DIRECTIONS: Reproduce every record below exactly as it appears.

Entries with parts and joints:

* * * *

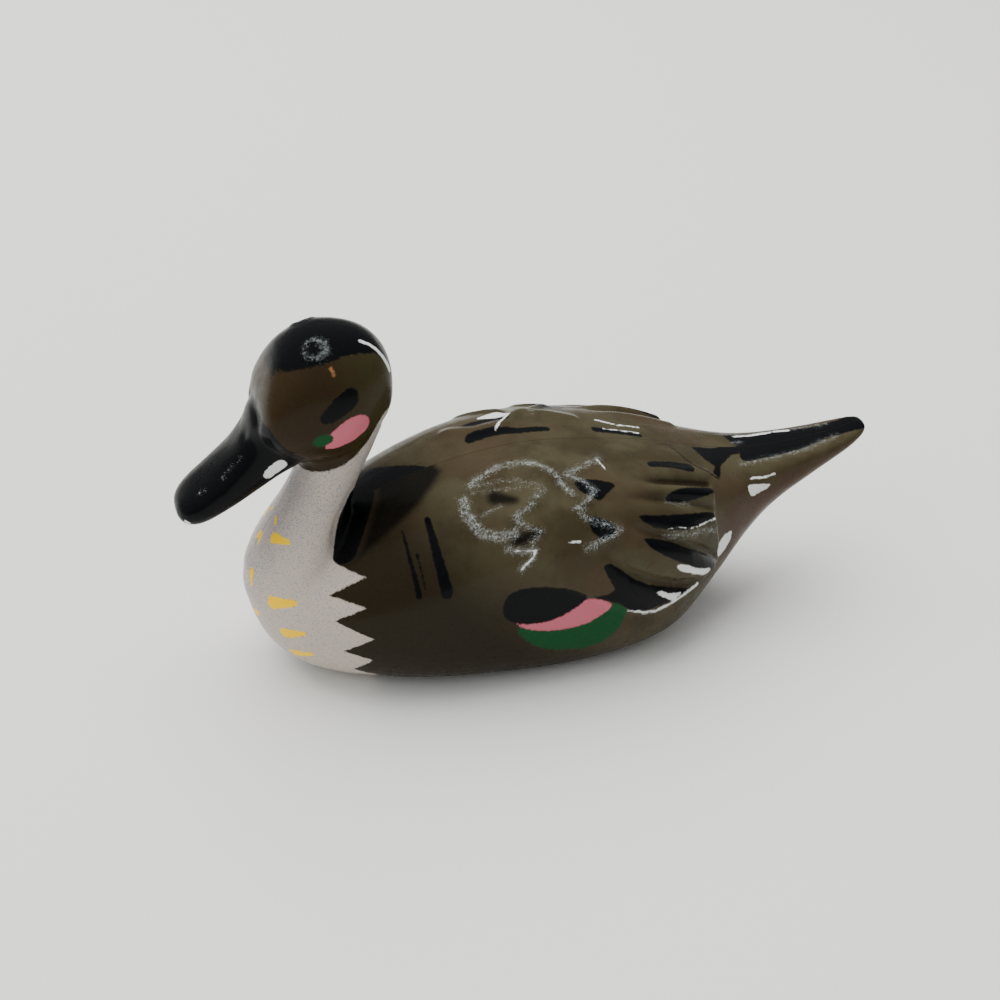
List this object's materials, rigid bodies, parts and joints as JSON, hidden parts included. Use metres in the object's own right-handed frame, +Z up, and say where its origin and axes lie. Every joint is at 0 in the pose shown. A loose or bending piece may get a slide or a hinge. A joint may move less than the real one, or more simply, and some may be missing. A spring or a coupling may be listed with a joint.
{
  "type": "duck decoy",
  "caption": "Small floating drake decoy: hollow body with a centre seam, bowed head on an upright neck, upswept pointed tail, flat base, inner ballast and an anchor-line pin.",
  "frame": {"origin": "middle of the length and breadth, on the flat base", "axes": "+X towards the bill, +Y to the duck's left, +Z up"},
  "size_m": [0.1211, 0.0448, 0.0614],
  "materials": {
    "painted_shell": "hard plastic, hand painted in olive brown, black and white, glossy clear lacquer",
    "ballast_steel": "plain zinc-plated bar",
    "screw_steel": "bright zinc-plated slotted screw",
    "pin_brass": "drawn brass rod"
  },
  "bodies": {
    "root": {"left_shell": "painted_shell", "right_shell": "painted_shell", "ballast_bar": "ballast_steel", "ballast_screw_front": "screw_steel", "ballast_screw_rear": "screw_steel", "line_pin": "pin_brass"}
  },
  "joints": []
}
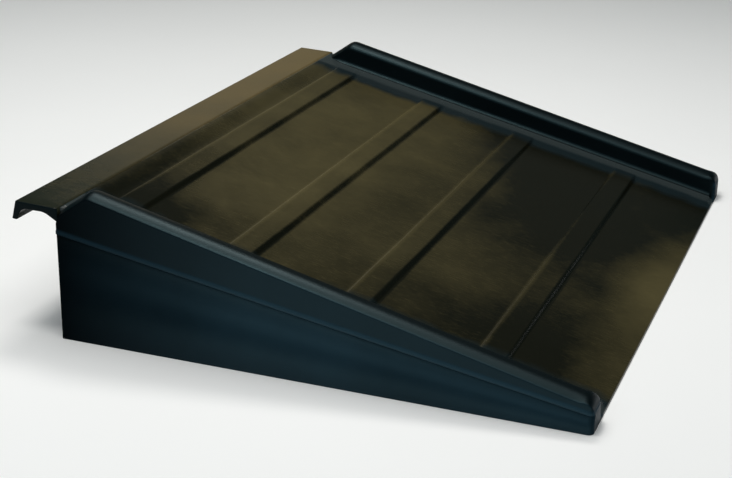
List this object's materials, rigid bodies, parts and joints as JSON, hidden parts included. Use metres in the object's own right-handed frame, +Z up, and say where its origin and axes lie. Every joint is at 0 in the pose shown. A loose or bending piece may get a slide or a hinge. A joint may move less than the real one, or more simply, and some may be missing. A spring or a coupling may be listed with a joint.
{
  "type": "hook-on loading ramp",
  "caption": "Low wedge ramp with a ribbed deck between two curbs and a lip along its high end that hooks over a platform's edge.",
  "frame": {"origin": "on the floor, under the middle of the whole ramp in length and width", "axes": "+X runs down the ramp from the lip to the toe, +Y is to the right of a person facing up the ramp, +Z is up"},
  "size_m": [0.6872, 0.838, 0.1819],
  "materials": {
    "shell": "glossy black, lightly textured",
    "webs": "matte black",
    "rubber": "matt black",
    "screws": "zinc plated"
  },
  "bodies": {
    "root": {"deck_panel": "shell", "hook_lip": "shell", "left_curb_rail": "shell", "right_curb_rail": "shell", "left_side_panel": "shell", "right_side_panel": "shell", "high_end_panel": "shell", "toe_bar": "webs", "left_stringer": "webs", "centre_stringer": "webs", "right_stringer": "webs", "cross_bearer_1": "webs", "cross_bearer_2": "webs", "cross_bearer_3": "webs", "cross_bearer_4": "webs", "left_corner_cleat": "webs", "right_corner_cleat": "webs", "hook_screws": "screws", "curb_screws": "screws", "cleat_screws": "screws", "left_foot_strip": "rubber", "right_foot_strip": "rubber", "high_end_foot_strip": "rubber", "stringer_foot_strips": "rubber"}
  },
  "joints": []
}
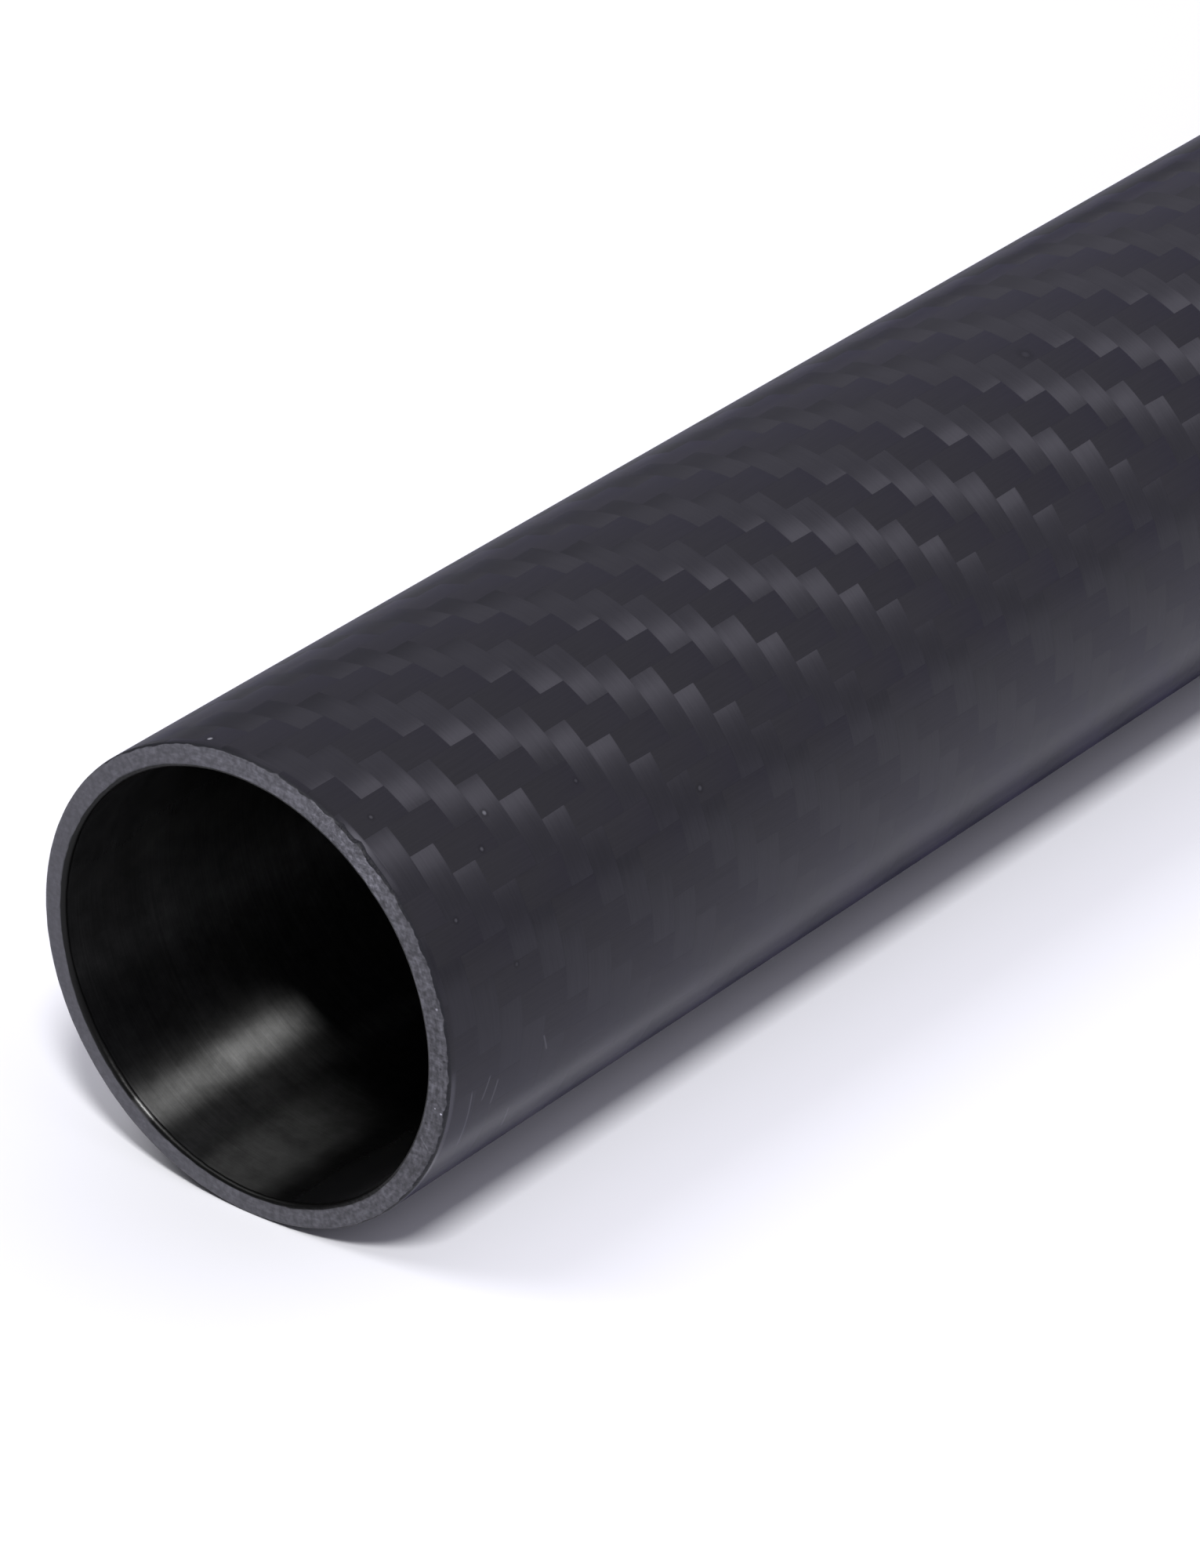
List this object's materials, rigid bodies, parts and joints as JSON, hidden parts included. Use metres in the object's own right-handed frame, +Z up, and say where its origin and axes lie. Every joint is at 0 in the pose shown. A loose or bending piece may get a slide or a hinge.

* * * *

RESULT FOR THIS EXERCISE:
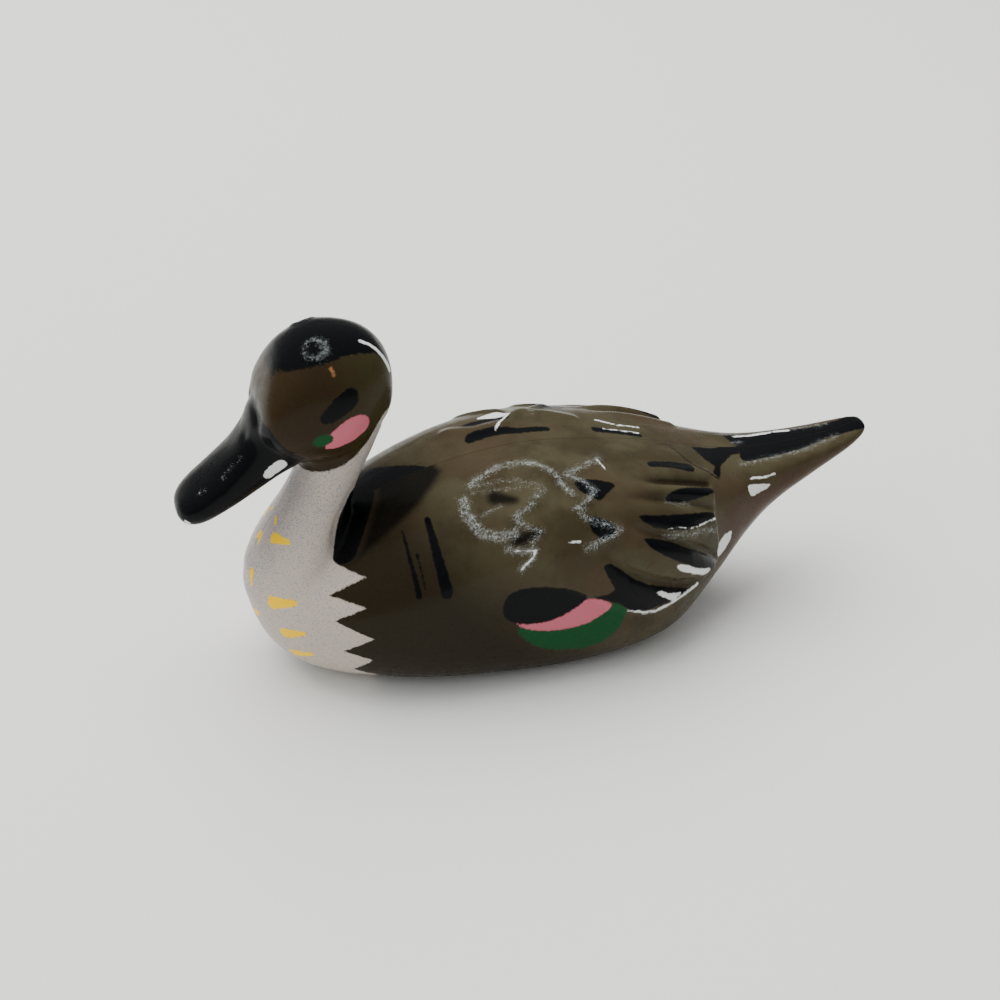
List this object's materials, rigid bodies, parts and joints as JSON, hidden parts included. Use metres in the object's own right-handed frame, +Z up, and say where its origin and axes lie. Every joint is at 0 in the pose shown. A loose or bending piece may get a slide or a hinge. A joint may move less than the real one, or more simply, and some may be missing. A spring or a coupling may be listed with a joint.
{
  "type": "duck decoy",
  "caption": "Small floating drake decoy: hollow body with a centre seam, bowed head on an upright neck, upswept pointed tail, flat base, inner ballast and an anchor-line pin.",
  "frame": {"origin": "middle of the length and breadth, on the flat base", "axes": "+X towards the bill, +Y to the duck's left, +Z up"},
  "size_m": [0.1211, 0.0448, 0.0614],
  "materials": {
    "painted_shell": "hard plastic, hand painted in olive brown, black and white, glossy clear lacquer",
    "ballast_steel": "plain zinc-plated bar",
    "screw_steel": "bright zinc-plated slotted screw",
    "pin_brass": "drawn brass rod"
  },
  "bodies": {
    "root": {"left_shell": "painted_shell", "right_shell": "painted_shell", "ballast_bar": "ballast_steel", "ballast_screw_front": "screw_steel", "ballast_screw_rear": "screw_steel", "line_pin": "pin_brass"}
  },
  "joints": []
}
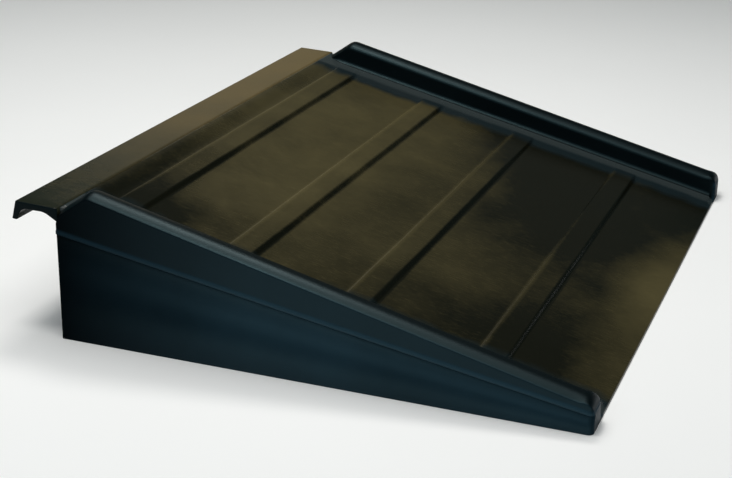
List this object's materials, rigid bodies, parts and joints as JSON, hidden parts included. Use metres in the object's own right-handed frame, +Z up, and say where its origin and axes lie. Every joint is at 0 in the pose shown. A loose or bending piece may get a slide or a hinge. A joint may move less than the real one, or more simply, and some may be missing. A spring or a coupling may be listed with a joint.
{
  "type": "hook-on loading ramp",
  "caption": "Low wedge ramp with a ribbed deck between two curbs and a lip along its high end that hooks over a platform's edge.",
  "frame": {"origin": "on the floor, under the middle of the whole ramp in length and width", "axes": "+X runs down the ramp from the lip to the toe, +Y is to the right of a person facing up the ramp, +Z is up"},
  "size_m": [0.6872, 0.838, 0.1819],
  "materials": {
    "shell": "glossy black, lightly textured",
    "webs": "matte black",
    "rubber": "matt black",
    "screws": "zinc plated"
  },
  "bodies": {
    "root": {"deck_panel": "shell", "hook_lip": "shell", "left_curb_rail": "shell", "right_curb_rail": "shell", "left_side_panel": "shell", "right_side_panel": "shell", "high_end_panel": "shell", "toe_bar": "webs", "left_stringer": "webs", "centre_stringer": "webs", "right_stringer": "webs", "cross_bearer_1": "webs", "cross_bearer_2": "webs", "cross_bearer_3": "webs", "cross_bearer_4": "webs", "left_corner_cleat": "webs", "right_corner_cleat": "webs", "hook_screws": "screws", "curb_screws": "screws", "cleat_screws": "screws", "left_foot_strip": "rubber", "right_foot_strip": "rubber", "high_end_foot_strip": "rubber", "stringer_foot_strips": "rubber"}
  },
  "joints": []
}
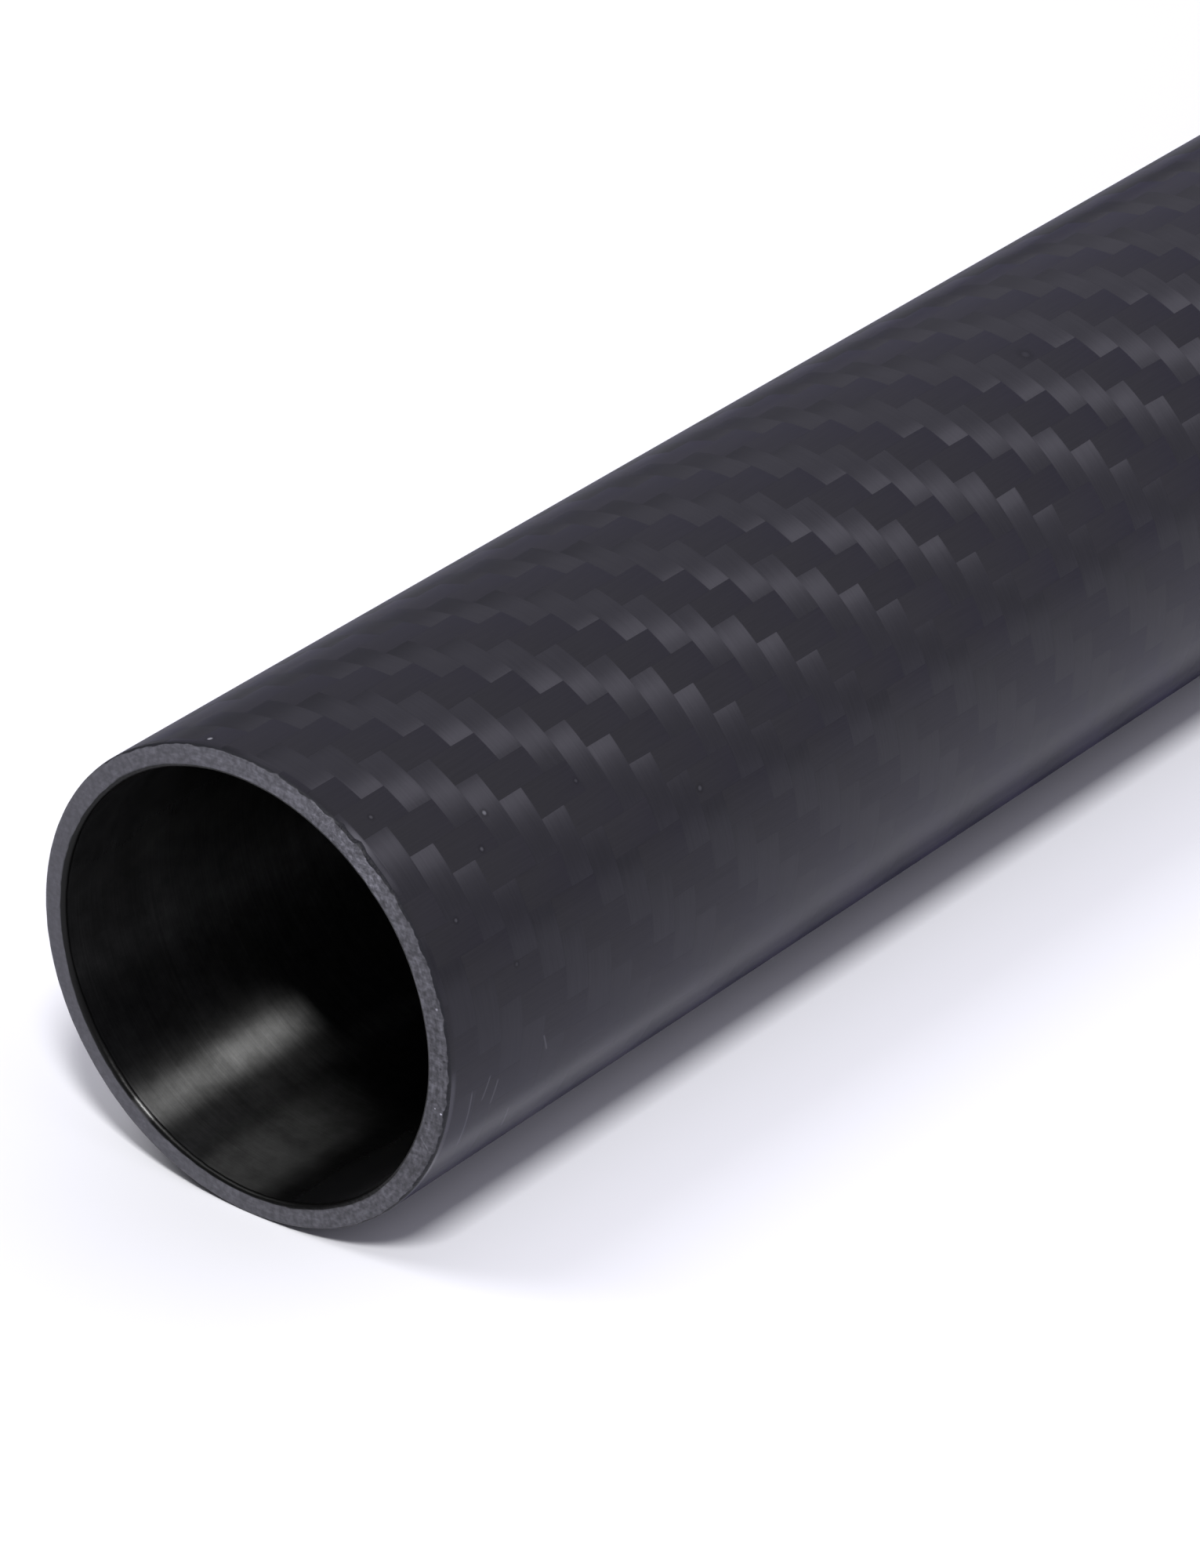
List this object's materials, rigid bodies, parts and joints as JSON, hidden parts included. Use metres in the object's own right-handed frame, +Z up, and say where its origin and axes lie. Every joint is at 0 in the pose shown. A loose or bending piece may get a slide or a hinge.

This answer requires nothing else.